Brian McClean and Others
This book is available for download with iBooks on your Mac or iOS device. Multi-touch books can be read with iBooks on your Mac or iOS device. Books with interactive features may work best on an iOS device. iBooks on your Mac requires OS X 10.9 or later.
1812: Who Won the War? is an interactive resource designed to create a dynamic and engaging experience in American and Canadian classrooms. This exceptional digital tool enhances the study of a war that shaped the future of the United States and Canada.
1812: Who Won the War? encourages teachers to make the study of history a verb; that is, for students to “do history” in the same way that students “do science.” It meshes with mandated social studies curricula in all 50 U.S. states and 10 Canadian provinces. Extensive field-testing has demonstrated that the ebook’s interactive characteristics allow a broad range of students – Grades 6 to 12 - to successfully use 1812: Who Won the War?
Students engage in a simulation experience on the causes of the War of 1812. To broaden their understanding of the war, they follow links between 21 accounts of battles, 29 biographies of prominent wartime personalities and 9 featured studies including the contribution of women, African Americans and Aboriginal peoples. Students can explore 3D animations of weaponry and medical practices of the time. A role-play opportunity enables students to participate in “real-time” negotiations to create a peace treaty to end the war and then compare their pact with the actual Treaty of Ghent.
Other components include a video providing an overview of the War of 1812, maps illustrating the various theatres of conflict, an interactive timeline, a summary of the war’s legacy and links to notable War of 1812 websites.
1812: Who Won the War? contains a Teacher's Guide on how to use the ebook, instructions on classroom activities and printable graphic organizers. As well, it explains the pedagogy behind the emphasis on historical thinking skills. The goal is to have students actively experience history. The outcome is for students to form reasoned conclusions about the past and to apply these conclusions to their present-day world.

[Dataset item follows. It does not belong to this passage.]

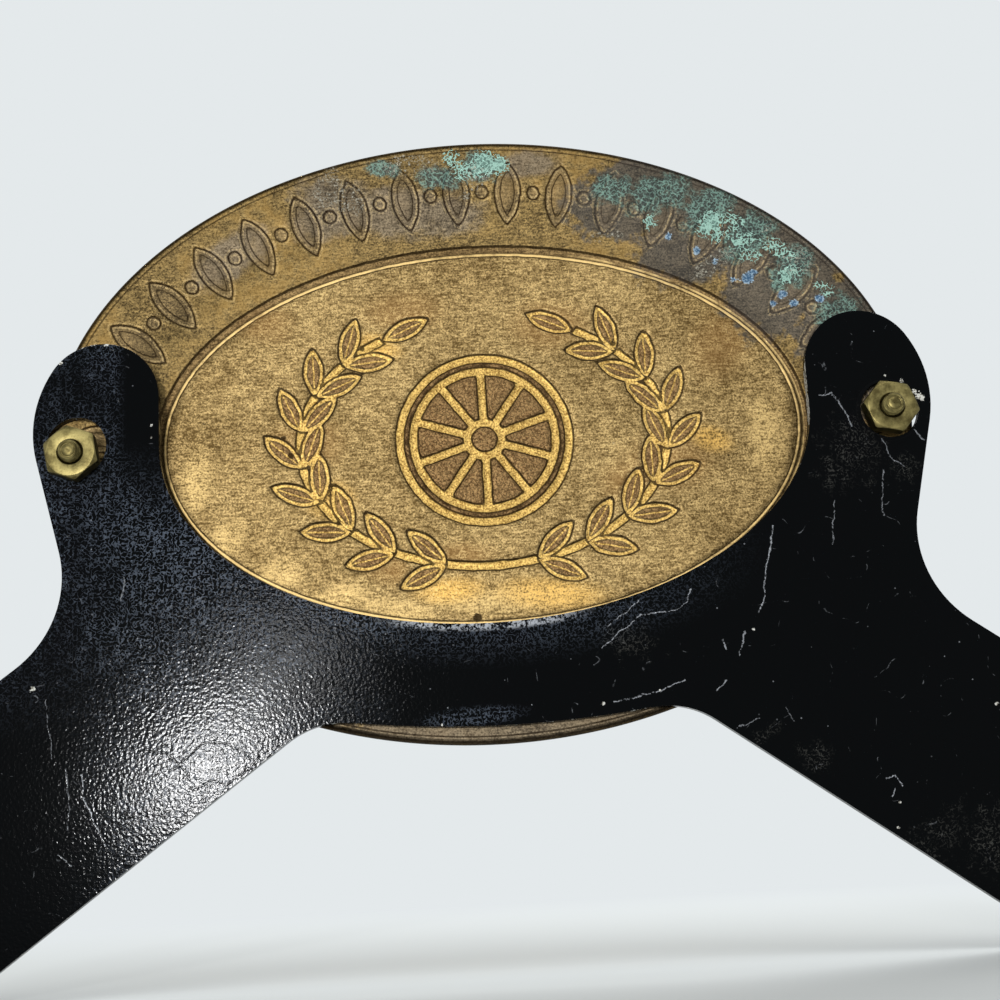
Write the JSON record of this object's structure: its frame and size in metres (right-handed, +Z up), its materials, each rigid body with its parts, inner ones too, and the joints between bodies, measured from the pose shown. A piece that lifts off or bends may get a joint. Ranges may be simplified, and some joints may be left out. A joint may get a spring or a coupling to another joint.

A stellar array of educational organizations from both the United States and Canada are partners in the production of 1812: Who Won the War? American partners include: the National Council for the Social Studies (NCSS) and many of its state affiliates; the National Council for History Education; the Embassy of the United States, Ottawa; the U.S. Department of Education Title VI National Resource Centers on Canada at U. Maine, SUNY – Plattsburgh, U. Washington, and U. Western Washington. The Canadian partners are Canadian Heritage, Foreign Affairs & International Trade Canada, the University of Ontario Institute of Technology, and provincial social studies teachers’ associations from coast-to-coast.